Honorable mention: Steve Addington, Joe Gibbs Racing. Cool mentality offsets Busch's fire.

Owner of the Year: Rick Hendrick. With eight championships, his shop is the gold standard.
Runner-up: Jack Roush. Made personnel shuffles that helped mold the teams of Edwards and Greg Biffle into title contenders.
Honorable mention: Richard Childress. Three cars in the Chase for a second consecutive season? No small feat.

Race of the Year: Chevy Rock & Roll 400, Richmond International Raceway. Ragan and Kahne battle to make the Chase. Earnhardt spins Busch. Stewart and Johnson fight for the victory. Even though it was pushed back a day because of Tropical Storm Hanna, the event had a little of everything.
Runner-up: Amp Energy 500, Talladega Superspeedway. Regan Smith won, and then he didn't.
Honorable mention: Sharpie 500, Bristol Motor Speedway. Edwards and Busch tangle before and after the checkered flag.

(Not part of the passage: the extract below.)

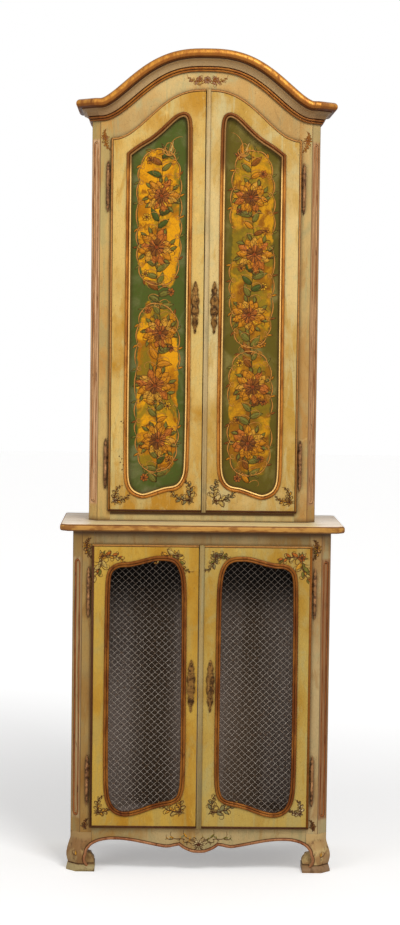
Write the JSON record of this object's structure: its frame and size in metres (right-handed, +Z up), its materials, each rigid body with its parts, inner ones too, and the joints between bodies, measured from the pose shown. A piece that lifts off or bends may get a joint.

Move of the Year: Joe Custer, Haas CNC Racing general manager, offering Stewart a deal he couldn't refuse. Turned a fringe organization into a budding powerhouse.
Runner-up: Jay Frye joining Red Bull as general manager. Added needed professionalism and knowledge to a team that seemed clueless without him.
Honorable mention:
Edwards feathering the throttle around Texas Motor Speedway, and closing the gap on Johnson late in the Chase.

Early 2009 championship pick

Jimmie Johnson. For all the exploits of Edwards and Busch, this was still statistically Johnson's easiest path to a championship. Nobody's proven they can stop him. Enjoy sharing that record while it lasts, Cale. Because there will be a new one next year.

The opinions expressed are solely of the writer.